Such wordiness sometimes arises from unnecessary verbiage—"in
it" or "any longer" or "as you have done," often included, one suspects,
to simply bide time and fill the pentameter. In fairness, they also
suggest his penchant for prepositional phrases: benignamente
is rendered as "in his kindness," fieramente as "in anger," 'l
viso as "with my eyes." These preferences often serve to clarify,
but a less deft handling leads to tercets like the following, their
force buried under prepositions, pronouns and modals:
After speech thus had been set free in her
she began to sing, so that it would have been
hard for me to have turned my mind from her.
These moments, however, are troublesome exceptions to this translator's
demanding rule. In his forward, Merwin hopes that something new and
valuable might arise from his endeavor, that translation "on the other
side of a sea change" might bring up poetry again, converting Mt. Purgatory,
"bruna / per la distanza," into a Seven Story Fountain. Such a hope
is a kind of petitionary prayer often chanted by contemporary poet-translators,
one that the current rendering consistently answers. Merwin speaks of
being remote from Dante's theological views, but ascribes his devotion
to "some authority of the imagination in the poetry." He would agree
with Pirandello's declaration, then, that there is in Dante earth as
well as heaven, and it is just this—the earth of Mt. Purgatory
and the sky above it, causing "recognition and relief" after the descent
of Inferno—that earn his enthusiasm and lead to his most
sustained and beautiful passages.
Such praise will come as no surprise to longtime readers of Merwin's
own poetry, who will be familiar with his gifts of natural description.
A stanza from his poem, "Pastures," from Rain in the Trees (1988),
appears in hindsight to be a prototype for his statement on theology
and imagination in the Commedia:
I was taught the word
pasture as though
it came from the Bible
but I know it named something
with a real sky
He transports Dante's own natural perceptions with a sure hand, whether
by his clear and easy-to-follow version of the extended simile in canto
XXX, where the spring winds and the snow melting in the Apennines intricately
simulate Dante's own hardened heart, now melting into sighs and tears,
or in his attention to render well those details that give Purgatorio
its physical veracity—as when Dante panics because he does not
see Virgil's shadow. As the poem begins, we are standing on shore,
Merwin says. "We are seeing the sky, our sky, the sky to which we wake
in our days." In mantric fashion he is speaking of the "real sky" from
"Pastures," with its children running among "mounds of rusting ferns,"

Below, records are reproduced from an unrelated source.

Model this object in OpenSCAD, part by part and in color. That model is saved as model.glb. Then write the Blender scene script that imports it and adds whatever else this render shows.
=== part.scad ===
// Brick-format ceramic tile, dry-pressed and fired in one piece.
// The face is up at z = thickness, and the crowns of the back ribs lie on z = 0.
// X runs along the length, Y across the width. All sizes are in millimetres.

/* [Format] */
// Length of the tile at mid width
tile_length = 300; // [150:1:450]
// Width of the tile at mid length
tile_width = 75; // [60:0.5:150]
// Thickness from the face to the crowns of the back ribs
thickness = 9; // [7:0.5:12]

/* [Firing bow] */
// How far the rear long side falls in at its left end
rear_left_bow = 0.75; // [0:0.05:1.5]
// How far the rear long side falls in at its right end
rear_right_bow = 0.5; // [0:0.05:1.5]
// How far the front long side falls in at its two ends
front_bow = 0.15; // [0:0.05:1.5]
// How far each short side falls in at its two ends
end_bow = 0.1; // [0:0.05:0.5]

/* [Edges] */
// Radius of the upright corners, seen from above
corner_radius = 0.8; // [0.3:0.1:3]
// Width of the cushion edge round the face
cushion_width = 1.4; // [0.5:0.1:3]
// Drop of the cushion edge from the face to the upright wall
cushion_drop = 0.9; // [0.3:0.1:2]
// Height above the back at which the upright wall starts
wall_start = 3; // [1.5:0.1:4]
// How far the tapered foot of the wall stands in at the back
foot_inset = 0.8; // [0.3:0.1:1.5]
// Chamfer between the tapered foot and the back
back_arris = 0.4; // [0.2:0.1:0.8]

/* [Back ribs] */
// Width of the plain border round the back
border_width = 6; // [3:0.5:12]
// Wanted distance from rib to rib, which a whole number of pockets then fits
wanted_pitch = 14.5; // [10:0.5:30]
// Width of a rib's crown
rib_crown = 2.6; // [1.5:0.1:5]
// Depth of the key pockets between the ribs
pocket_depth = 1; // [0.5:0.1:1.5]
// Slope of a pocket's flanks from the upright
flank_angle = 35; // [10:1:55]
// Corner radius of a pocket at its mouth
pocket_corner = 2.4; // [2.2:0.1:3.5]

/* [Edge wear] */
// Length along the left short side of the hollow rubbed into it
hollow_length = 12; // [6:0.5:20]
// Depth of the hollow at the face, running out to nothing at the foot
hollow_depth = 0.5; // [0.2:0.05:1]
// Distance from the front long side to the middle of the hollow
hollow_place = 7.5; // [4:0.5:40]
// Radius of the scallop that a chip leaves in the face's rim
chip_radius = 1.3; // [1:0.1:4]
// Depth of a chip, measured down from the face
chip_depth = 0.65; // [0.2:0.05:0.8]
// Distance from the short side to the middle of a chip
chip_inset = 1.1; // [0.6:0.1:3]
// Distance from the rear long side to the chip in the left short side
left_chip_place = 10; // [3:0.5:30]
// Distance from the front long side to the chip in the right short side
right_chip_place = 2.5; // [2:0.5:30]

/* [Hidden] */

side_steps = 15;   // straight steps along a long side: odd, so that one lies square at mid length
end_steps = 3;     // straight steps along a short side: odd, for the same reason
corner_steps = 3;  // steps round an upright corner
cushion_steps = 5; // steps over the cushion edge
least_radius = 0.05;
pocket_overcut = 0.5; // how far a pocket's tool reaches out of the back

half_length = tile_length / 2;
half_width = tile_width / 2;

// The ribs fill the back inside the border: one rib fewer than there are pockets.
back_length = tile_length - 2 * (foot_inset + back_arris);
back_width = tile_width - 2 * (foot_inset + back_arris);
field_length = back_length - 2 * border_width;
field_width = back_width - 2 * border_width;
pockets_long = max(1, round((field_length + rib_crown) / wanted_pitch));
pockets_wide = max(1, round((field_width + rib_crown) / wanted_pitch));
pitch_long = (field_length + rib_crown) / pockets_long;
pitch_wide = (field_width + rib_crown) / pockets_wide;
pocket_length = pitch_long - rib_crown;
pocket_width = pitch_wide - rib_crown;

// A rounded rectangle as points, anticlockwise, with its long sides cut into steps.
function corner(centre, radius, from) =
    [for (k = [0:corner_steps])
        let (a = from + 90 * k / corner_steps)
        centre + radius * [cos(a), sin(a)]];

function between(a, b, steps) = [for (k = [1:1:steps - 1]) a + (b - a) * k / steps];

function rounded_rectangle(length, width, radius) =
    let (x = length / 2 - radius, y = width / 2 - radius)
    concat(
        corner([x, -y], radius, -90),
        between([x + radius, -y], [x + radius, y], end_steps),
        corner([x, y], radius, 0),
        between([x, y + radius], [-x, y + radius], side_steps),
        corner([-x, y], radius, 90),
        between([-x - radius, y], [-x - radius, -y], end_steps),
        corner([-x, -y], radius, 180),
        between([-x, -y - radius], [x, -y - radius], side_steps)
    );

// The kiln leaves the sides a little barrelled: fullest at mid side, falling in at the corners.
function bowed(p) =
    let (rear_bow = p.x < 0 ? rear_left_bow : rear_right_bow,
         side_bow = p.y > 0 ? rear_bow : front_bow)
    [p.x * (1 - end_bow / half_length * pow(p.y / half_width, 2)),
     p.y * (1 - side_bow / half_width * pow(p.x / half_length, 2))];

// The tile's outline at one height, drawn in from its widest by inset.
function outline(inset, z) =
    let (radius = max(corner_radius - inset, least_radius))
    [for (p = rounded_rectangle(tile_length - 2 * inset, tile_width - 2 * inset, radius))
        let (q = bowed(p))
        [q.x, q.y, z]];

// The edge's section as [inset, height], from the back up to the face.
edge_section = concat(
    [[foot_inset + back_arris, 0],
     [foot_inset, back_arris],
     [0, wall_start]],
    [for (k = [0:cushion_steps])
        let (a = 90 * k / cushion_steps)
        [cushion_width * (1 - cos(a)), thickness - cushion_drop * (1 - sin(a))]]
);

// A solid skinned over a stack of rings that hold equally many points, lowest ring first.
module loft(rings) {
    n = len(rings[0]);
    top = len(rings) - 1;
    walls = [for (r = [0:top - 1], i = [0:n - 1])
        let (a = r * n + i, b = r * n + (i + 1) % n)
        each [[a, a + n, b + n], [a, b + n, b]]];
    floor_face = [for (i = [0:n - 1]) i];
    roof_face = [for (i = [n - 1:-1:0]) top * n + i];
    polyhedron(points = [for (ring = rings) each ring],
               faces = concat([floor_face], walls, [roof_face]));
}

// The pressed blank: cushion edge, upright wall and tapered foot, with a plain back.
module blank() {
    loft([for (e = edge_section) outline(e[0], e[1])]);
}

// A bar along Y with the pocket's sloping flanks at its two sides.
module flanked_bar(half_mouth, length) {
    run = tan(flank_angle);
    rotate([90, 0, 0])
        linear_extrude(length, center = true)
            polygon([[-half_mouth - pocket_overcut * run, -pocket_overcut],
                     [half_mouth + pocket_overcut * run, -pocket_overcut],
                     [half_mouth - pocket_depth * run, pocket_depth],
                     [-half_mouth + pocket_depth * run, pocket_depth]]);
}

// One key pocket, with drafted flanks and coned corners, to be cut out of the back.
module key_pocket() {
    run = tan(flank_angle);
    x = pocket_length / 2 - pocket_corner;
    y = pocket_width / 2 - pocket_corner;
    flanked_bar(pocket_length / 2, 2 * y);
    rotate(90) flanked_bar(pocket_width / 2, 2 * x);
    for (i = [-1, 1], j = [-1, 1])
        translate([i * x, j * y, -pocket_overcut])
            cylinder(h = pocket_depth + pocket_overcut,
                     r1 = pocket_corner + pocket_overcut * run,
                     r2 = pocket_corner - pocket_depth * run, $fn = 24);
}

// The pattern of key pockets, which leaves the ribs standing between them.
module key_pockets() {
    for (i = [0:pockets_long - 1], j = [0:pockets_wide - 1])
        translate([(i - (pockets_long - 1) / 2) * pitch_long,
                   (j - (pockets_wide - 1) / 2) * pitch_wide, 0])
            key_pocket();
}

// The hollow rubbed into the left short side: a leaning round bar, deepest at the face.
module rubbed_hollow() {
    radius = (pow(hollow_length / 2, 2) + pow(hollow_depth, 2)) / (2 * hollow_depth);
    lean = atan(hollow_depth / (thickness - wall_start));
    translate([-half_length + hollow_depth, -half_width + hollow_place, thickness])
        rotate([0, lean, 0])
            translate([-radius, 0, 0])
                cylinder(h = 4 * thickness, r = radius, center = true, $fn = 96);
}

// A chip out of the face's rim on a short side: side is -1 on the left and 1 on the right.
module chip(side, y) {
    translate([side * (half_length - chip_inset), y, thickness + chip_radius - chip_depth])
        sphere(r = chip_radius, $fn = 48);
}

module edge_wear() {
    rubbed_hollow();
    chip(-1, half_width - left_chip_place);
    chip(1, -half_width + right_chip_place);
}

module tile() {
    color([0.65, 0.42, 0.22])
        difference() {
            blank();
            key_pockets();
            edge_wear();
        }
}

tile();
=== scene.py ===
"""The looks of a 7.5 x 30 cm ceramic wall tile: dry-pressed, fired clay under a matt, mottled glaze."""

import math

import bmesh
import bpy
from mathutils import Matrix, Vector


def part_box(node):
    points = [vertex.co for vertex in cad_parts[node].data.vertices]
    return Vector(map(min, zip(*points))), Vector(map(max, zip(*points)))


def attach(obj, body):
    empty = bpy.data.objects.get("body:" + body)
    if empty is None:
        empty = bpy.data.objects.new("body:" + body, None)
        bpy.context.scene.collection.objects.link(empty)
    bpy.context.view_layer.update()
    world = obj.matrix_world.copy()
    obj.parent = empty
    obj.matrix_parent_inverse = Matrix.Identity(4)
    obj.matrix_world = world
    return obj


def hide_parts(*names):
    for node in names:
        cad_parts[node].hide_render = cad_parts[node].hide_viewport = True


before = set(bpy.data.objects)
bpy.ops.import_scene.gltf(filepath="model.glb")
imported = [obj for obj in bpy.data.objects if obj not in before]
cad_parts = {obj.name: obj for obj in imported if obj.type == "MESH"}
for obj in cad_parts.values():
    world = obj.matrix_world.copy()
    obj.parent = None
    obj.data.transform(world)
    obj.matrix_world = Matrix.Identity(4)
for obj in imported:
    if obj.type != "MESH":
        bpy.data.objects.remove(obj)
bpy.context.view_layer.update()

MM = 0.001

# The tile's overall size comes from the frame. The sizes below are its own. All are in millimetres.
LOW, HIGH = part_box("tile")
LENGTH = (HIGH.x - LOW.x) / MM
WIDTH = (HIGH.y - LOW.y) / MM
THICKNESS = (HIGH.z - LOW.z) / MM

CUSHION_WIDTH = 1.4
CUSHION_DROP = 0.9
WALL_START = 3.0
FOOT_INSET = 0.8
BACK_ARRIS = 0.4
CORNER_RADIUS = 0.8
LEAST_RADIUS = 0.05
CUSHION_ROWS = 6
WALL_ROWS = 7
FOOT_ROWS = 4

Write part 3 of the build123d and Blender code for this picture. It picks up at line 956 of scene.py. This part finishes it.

much like Dante walks along the stream in the Garden of Eden, keeping
pace with Matelda on the opposite bank. In another poem, "Forgotten
Streams" (from The Vixen, 1995), Merwin confronts the translator's
timeless, but time-caused, obstacle: "we don't speak the same language
/ from one generation to another." But the language in which he recreates
the spiraling path up Mt. Purgatory is sufficiently similar, and his
version as a whole constitutes a marriage, appropriately enough, made
just shy of heaven. •
Brett Foster studies Medieval and Renaissance literature at Yale
University.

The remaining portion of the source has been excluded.